> Stated exercise
Among the lines of these entries, how many hold the word "this"? State only the number.

> Material to process
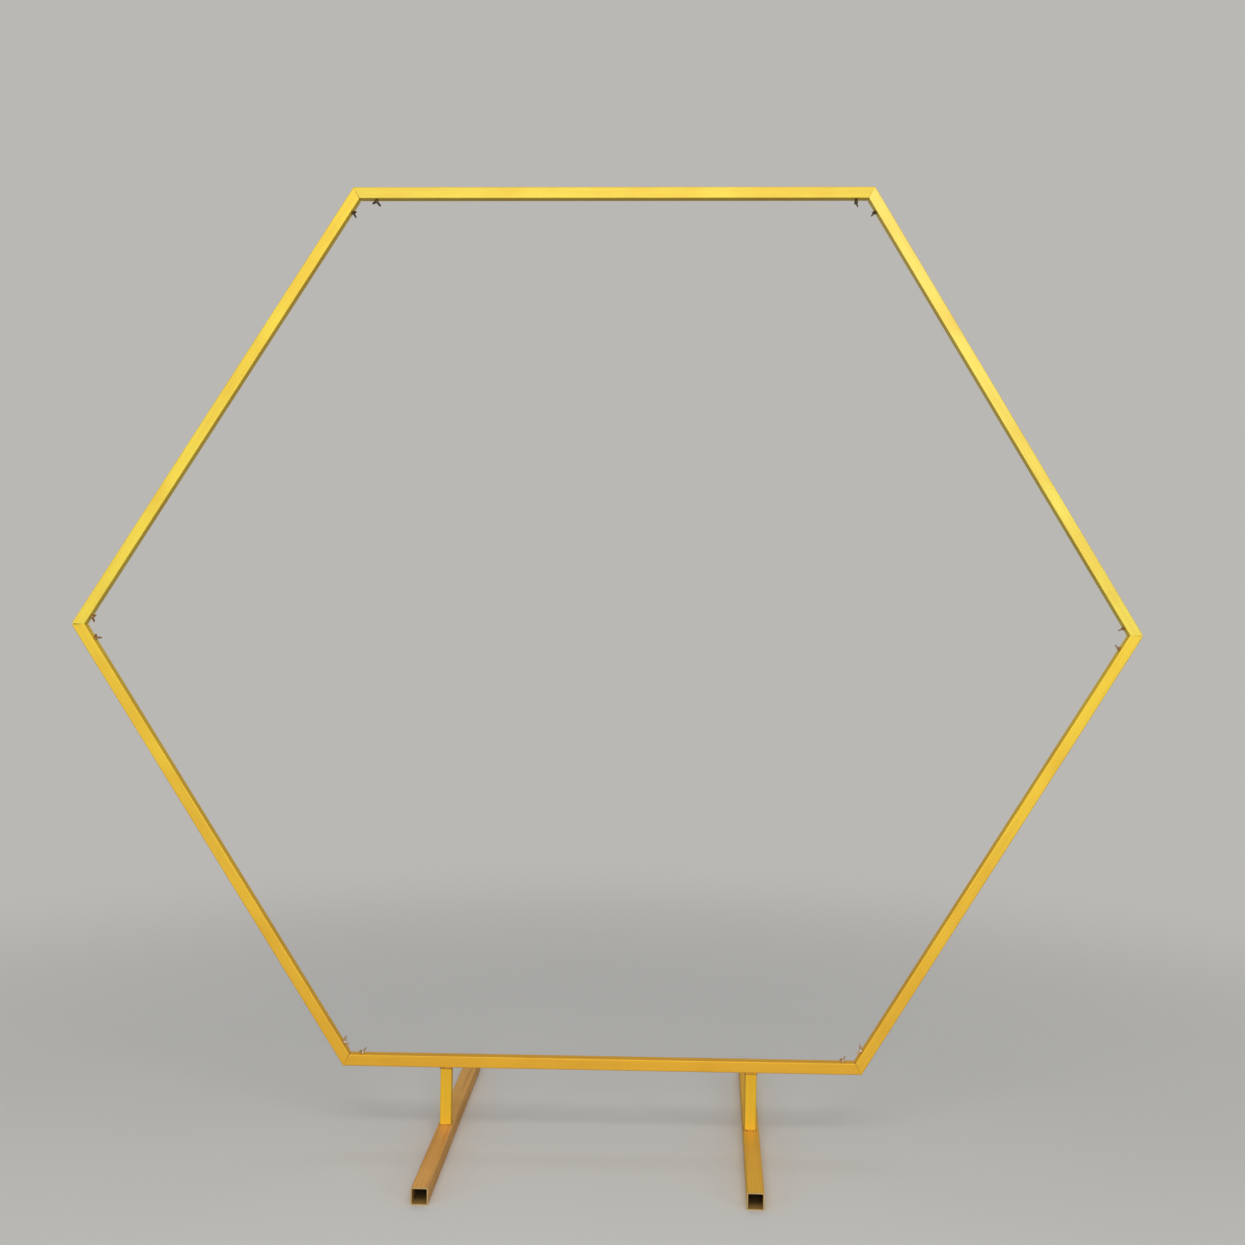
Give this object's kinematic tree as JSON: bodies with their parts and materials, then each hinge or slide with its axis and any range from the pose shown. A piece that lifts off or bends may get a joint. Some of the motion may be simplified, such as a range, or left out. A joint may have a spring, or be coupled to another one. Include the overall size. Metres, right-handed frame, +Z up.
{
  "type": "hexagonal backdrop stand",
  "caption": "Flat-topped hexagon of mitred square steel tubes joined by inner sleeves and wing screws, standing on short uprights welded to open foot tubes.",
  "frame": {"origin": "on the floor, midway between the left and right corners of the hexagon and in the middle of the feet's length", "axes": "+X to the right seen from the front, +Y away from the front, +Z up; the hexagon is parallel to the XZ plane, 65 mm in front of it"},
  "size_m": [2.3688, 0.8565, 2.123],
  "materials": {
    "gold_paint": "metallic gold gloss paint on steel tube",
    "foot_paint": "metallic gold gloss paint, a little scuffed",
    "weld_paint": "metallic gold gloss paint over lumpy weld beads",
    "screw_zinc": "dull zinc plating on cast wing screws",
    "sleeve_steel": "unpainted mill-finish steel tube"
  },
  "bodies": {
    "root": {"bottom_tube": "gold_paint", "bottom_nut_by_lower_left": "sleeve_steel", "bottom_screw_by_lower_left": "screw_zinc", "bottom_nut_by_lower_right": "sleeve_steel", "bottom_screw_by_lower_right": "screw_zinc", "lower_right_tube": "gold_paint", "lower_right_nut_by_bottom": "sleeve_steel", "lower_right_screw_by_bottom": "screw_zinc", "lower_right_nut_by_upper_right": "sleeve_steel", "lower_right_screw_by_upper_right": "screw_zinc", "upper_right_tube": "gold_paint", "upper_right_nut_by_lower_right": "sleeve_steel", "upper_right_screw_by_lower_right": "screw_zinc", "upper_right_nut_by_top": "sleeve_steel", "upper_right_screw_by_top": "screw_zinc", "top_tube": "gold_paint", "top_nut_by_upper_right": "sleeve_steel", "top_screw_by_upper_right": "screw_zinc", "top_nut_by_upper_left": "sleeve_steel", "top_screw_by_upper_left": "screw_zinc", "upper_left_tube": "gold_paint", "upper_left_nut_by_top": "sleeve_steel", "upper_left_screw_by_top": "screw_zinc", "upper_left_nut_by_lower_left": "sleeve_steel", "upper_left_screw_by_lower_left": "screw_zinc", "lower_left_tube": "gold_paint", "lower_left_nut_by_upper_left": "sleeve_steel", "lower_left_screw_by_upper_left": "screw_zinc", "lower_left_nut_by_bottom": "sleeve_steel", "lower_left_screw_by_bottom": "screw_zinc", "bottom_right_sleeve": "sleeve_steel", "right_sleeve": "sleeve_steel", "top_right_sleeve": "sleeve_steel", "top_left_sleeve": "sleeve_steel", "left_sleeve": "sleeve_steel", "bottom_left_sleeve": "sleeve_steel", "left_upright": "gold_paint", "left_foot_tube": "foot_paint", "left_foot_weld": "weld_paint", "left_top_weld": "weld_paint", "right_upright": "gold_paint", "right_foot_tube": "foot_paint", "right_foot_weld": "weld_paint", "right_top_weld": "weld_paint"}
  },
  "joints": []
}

* * *

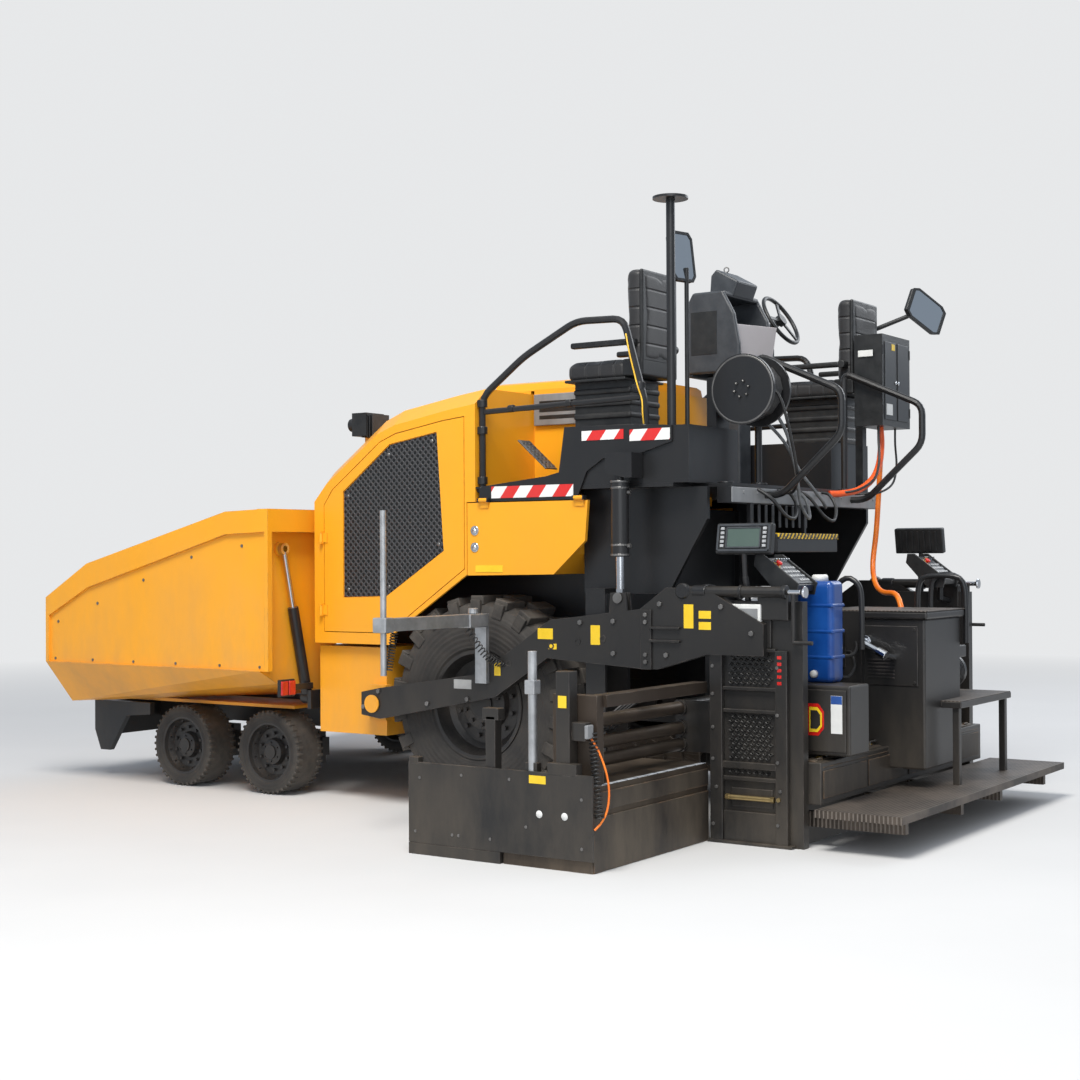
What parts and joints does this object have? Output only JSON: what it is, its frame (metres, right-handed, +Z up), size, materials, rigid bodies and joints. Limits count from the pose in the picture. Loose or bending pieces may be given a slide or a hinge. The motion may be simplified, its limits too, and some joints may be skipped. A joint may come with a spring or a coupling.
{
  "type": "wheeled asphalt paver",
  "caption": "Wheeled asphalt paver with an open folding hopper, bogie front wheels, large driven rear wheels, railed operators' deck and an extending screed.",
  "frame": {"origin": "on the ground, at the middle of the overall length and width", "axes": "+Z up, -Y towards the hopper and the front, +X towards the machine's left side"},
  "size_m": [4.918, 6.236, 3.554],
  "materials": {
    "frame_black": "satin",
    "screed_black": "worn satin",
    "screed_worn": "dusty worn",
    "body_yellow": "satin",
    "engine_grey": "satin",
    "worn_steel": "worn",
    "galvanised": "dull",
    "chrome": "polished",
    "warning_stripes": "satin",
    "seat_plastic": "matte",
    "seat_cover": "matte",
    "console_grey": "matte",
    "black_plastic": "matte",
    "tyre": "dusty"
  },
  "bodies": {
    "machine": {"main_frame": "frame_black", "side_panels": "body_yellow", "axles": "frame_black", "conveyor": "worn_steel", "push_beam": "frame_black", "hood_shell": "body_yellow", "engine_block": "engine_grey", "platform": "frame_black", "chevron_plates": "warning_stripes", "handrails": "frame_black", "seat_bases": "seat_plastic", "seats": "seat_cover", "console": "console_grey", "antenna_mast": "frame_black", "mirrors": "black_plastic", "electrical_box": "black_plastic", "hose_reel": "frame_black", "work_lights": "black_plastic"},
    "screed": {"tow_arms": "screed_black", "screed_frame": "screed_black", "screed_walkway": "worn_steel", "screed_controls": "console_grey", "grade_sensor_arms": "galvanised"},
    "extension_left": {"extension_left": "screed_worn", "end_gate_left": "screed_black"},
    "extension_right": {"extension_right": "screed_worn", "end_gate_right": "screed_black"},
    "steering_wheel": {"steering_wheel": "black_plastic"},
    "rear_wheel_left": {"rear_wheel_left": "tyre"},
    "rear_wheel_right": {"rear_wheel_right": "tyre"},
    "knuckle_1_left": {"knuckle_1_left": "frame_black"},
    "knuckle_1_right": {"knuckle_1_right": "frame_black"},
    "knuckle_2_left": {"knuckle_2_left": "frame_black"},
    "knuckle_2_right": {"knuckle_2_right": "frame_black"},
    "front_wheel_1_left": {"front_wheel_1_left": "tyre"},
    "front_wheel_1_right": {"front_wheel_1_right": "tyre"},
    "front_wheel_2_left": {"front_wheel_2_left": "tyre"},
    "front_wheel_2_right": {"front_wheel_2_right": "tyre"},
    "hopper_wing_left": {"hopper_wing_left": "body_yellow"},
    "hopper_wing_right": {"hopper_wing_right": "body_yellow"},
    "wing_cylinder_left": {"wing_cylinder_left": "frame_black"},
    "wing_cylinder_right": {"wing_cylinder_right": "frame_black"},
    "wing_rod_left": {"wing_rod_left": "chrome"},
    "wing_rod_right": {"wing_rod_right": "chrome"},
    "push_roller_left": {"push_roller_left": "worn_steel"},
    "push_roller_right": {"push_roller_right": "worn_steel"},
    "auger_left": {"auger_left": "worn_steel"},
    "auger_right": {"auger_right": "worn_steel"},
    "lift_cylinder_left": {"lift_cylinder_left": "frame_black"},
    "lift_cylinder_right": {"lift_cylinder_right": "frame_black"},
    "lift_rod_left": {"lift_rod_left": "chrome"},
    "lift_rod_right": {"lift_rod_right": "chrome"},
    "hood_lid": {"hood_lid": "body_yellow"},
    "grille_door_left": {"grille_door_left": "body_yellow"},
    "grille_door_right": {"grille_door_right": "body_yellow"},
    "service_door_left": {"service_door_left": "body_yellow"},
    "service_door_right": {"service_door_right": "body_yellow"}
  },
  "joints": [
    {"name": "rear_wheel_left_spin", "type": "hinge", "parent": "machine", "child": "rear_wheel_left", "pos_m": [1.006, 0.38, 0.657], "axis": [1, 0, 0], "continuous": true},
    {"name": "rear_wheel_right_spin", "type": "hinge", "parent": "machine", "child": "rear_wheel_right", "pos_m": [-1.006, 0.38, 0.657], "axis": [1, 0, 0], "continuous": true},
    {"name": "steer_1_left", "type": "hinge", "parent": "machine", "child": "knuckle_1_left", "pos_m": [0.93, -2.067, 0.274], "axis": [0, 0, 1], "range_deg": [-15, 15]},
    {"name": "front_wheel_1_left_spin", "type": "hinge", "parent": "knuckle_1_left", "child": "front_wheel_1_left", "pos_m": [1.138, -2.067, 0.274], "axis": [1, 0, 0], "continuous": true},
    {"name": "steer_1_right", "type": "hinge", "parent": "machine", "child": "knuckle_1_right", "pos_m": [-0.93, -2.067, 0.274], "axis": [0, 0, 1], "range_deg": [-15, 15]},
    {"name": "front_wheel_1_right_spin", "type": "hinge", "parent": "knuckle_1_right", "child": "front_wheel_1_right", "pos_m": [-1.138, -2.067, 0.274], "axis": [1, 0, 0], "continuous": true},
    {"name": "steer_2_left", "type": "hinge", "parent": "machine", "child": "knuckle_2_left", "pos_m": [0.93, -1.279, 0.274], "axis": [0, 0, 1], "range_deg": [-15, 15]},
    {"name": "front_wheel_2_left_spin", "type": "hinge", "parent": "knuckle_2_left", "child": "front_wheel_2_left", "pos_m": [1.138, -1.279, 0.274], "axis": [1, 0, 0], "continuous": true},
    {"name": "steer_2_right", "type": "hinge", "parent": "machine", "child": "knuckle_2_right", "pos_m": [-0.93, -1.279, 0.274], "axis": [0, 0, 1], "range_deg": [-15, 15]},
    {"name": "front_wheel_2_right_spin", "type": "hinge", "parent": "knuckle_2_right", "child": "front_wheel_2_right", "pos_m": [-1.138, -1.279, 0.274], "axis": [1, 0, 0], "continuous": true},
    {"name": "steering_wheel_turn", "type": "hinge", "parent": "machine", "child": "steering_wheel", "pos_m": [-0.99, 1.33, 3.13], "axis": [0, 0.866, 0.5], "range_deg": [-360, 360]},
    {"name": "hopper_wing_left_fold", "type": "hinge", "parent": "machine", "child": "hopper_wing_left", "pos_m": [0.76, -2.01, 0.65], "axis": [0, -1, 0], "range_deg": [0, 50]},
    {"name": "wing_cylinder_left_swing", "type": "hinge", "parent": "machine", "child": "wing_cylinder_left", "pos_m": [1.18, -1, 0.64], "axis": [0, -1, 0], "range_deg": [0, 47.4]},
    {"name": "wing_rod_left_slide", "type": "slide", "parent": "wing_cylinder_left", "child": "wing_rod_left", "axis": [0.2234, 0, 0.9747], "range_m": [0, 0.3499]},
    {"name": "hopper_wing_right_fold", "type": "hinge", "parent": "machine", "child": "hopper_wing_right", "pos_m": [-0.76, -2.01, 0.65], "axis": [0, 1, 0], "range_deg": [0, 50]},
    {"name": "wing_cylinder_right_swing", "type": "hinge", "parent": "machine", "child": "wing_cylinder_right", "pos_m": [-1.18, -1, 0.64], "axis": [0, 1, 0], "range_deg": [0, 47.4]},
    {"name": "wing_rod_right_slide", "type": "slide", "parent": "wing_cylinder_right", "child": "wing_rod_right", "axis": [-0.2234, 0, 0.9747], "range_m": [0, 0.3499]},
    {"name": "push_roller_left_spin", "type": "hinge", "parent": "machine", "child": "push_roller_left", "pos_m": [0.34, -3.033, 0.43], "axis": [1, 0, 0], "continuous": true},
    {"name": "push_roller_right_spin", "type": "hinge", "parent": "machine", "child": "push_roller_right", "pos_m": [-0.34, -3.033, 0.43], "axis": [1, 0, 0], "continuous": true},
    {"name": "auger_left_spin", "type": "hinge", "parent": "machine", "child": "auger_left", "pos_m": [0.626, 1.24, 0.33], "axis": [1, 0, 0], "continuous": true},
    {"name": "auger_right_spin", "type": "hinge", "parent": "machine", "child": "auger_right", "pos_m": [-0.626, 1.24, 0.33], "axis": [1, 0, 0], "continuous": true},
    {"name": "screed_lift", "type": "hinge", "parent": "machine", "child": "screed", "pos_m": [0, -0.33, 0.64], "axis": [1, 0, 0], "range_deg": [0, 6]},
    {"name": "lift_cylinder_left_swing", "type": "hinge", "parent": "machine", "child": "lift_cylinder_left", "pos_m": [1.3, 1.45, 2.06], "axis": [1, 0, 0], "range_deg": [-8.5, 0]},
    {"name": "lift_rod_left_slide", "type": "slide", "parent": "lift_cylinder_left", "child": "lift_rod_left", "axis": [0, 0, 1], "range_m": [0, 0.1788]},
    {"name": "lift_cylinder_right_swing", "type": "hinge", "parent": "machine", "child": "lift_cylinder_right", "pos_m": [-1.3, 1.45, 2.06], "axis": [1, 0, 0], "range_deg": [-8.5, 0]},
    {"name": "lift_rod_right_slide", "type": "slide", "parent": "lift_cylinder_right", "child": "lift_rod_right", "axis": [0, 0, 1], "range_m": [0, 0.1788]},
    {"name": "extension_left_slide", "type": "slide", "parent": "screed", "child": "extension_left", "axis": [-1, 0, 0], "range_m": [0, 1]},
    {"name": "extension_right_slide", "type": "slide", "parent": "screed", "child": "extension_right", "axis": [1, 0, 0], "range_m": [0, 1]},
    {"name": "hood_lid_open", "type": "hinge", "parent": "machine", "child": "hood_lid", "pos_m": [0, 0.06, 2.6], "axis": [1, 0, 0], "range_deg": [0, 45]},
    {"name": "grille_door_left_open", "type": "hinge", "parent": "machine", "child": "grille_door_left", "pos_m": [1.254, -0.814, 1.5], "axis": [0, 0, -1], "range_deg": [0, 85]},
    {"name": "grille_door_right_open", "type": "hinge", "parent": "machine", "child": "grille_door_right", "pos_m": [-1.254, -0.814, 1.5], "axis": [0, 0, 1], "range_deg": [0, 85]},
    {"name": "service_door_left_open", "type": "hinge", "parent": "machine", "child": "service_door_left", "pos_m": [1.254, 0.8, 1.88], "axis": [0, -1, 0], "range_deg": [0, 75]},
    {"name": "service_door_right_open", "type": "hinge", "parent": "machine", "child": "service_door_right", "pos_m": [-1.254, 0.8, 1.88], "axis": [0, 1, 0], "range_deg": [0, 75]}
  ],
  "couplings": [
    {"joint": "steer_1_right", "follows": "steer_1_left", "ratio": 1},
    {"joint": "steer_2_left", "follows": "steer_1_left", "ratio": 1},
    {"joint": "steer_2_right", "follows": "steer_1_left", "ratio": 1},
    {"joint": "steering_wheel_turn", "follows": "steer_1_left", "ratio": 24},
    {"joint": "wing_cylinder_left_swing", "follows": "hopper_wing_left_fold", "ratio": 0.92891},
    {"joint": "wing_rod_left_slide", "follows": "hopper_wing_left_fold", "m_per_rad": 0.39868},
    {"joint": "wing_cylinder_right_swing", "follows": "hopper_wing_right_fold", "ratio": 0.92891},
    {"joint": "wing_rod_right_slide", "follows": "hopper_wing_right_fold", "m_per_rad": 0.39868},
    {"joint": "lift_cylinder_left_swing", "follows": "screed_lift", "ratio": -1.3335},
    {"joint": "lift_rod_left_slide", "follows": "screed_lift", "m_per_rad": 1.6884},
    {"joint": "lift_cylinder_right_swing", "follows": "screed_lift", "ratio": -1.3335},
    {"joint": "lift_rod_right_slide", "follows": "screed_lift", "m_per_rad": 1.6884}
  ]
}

> Exercise response
2